- [Set problem]:
Give every line below again, exactly.

- [Source material]:
■ ■ ■ ■ ■ ■ ■

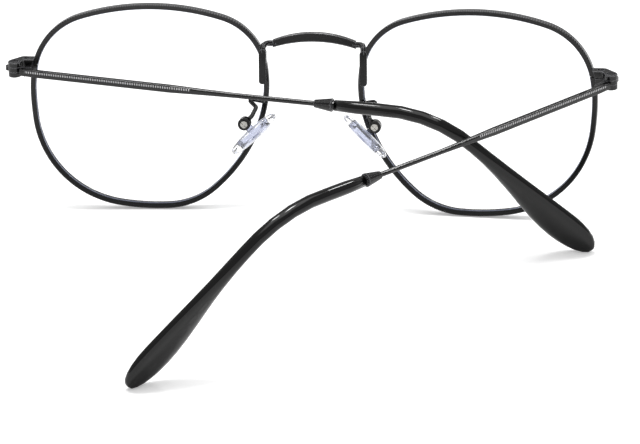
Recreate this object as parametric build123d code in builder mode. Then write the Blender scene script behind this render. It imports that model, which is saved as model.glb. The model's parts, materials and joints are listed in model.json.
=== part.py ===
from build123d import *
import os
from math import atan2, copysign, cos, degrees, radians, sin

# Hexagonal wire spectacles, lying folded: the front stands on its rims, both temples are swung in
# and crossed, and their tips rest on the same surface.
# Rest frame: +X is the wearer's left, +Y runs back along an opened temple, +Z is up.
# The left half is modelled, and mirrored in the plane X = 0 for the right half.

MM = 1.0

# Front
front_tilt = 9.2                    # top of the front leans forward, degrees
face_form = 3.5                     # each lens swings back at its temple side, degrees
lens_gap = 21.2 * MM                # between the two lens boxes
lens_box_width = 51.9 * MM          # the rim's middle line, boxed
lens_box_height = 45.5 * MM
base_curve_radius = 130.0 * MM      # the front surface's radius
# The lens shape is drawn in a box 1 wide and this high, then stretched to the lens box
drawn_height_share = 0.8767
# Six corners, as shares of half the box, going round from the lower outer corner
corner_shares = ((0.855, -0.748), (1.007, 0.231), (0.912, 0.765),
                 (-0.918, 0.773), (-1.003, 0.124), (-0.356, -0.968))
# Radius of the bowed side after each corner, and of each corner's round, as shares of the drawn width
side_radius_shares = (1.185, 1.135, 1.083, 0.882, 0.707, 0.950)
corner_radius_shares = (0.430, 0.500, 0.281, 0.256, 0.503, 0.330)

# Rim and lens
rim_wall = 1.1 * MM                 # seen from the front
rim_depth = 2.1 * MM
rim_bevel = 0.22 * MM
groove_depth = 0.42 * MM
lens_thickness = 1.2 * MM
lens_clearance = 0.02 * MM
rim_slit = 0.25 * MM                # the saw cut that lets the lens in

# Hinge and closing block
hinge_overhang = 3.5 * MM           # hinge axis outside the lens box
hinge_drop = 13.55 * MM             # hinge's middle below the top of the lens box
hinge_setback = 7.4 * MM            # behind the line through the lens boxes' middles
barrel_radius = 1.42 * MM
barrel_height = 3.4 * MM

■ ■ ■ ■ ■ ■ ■

- [Solution to the problem]:
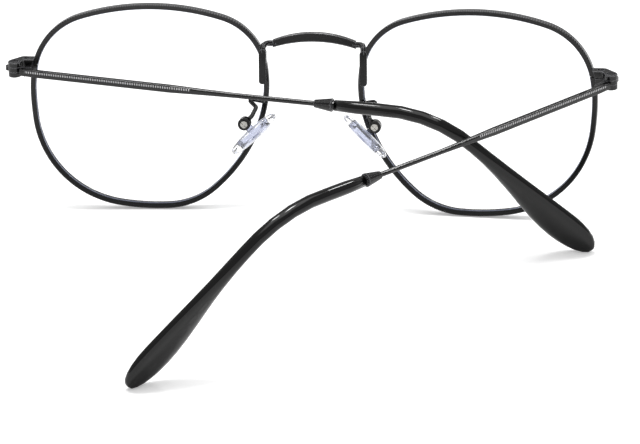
Recreate this object as parametric build123d code in builder mode. Then write the Blender scene script behind this render. It imports that model, which is saved as model.glb. The model's parts, materials and joints are listed in model.json.
=== part.py ===
from build123d import *
import os
from math import atan2, copysign, cos, degrees, radians, sin

# Hexagonal wire spectacles, lying folded: the front stands on its rims, both temples are swung in
# and crossed, and their tips rest on the same surface.
# Rest frame: +X is the wearer's left, +Y runs back along an opened temple, +Z is up.
# The left half is modelled, and mirrored in the plane X = 0 for the right half.

MM = 1.0

# Front
front_tilt = 9.2                    # top of the front leans forward, degrees
face_form = 3.5                     # each lens swings back at its temple side, degrees
lens_gap = 21.2 * MM                # between the two lens boxes
lens_box_width = 51.9 * MM          # the rim's middle line, boxed
lens_box_height = 45.5 * MM
base_curve_radius = 130.0 * MM      # the front surface's radius
# The lens shape is drawn in a box 1 wide and this high, then stretched to the lens box
drawn_height_share = 0.8767
# Six corners, as shares of half the box, going round from the lower outer corner
corner_shares = ((0.855, -0.748), (1.007, 0.231), (0.912, 0.765),
                 (-0.918, 0.773), (-1.003, 0.124), (-0.356, -0.968))
# Radius of the bowed side after each corner, and of each corner's round, as shares of the drawn width
side_radius_shares = (1.185, 1.135, 1.083, 0.882, 0.707, 0.950)
corner_radius_shares = (0.430, 0.500, 0.281, 0.256, 0.503, 0.330)

# Rim and lens
rim_wall = 1.1 * MM                 # seen from the front
rim_depth = 2.1 * MM
rim_bevel = 0.22 * MM
groove_depth = 0.42 * MM
lens_thickness = 1.2 * MM
lens_clearance = 0.02 * MM
rim_slit = 0.25 * MM                # the saw cut that lets the lens in

# Hinge and closing block
hinge_overhang = 3.5 * MM           # hinge axis outside the lens box
hinge_drop = 13.55 * MM             # hinge's middle below the top of the lens box
hinge_setback = 7.4 * MM            # behind the line through the lens boxes' middles
barrel_radius = 1.42 * MM
barrel_height = 3.4 * MM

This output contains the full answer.